If the future relationship agreement does not provide for direct enforcement of substantive rights by investors, UK investors in certain jurisdictions may benefit from bilateral treaties which pre-date the EU membership of the other Member State (such as the UK-Hungary BIT), and which remain in existence.
The Paper emphasises the necessity of remedies and safeguard measures to mitigate any negative effects from noncompliance with the Withdrawal Agreement or any future relationship agreements. The possibility to suspend or even withdraw from the agreement is also mentioned. For these remedies, the Paper refers to mechanisms available under CETA, the EEA agreement, the WTO and the EU-Australia agreement on Passenger name Records. In contrast, giving one of the Parties the ability to impose sanctions such as fines, as is now possible within the EU legal system, is referred to in the Paper as “exceptional”.

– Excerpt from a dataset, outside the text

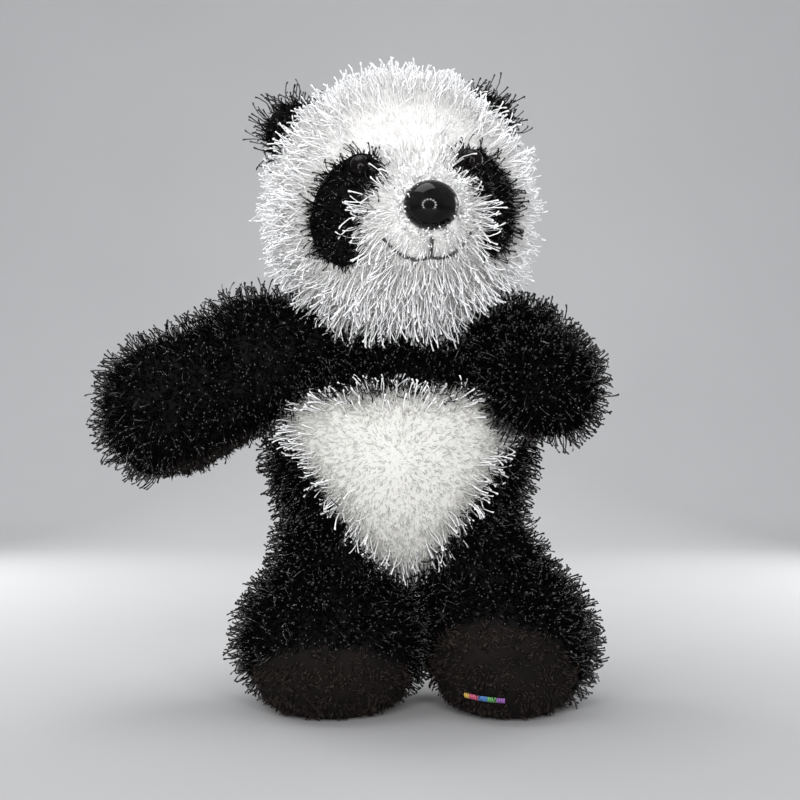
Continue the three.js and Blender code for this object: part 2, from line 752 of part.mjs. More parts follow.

The Paper takes us little further forward in terms of a concrete and conclusive presentation of the UK’s position on enforcement and dispute resolution, aside from a number of definitive statements regarding the exclusion, so far as possible, of a future role for the CJEU. A number of other options are explored, although no clear picture emerges of the UK’s preferences. As the detail of the Paper, and the repeated references to the CJEU having no “direct” jurisdiction, make clear, much remains to be considered in the negotiation ahead.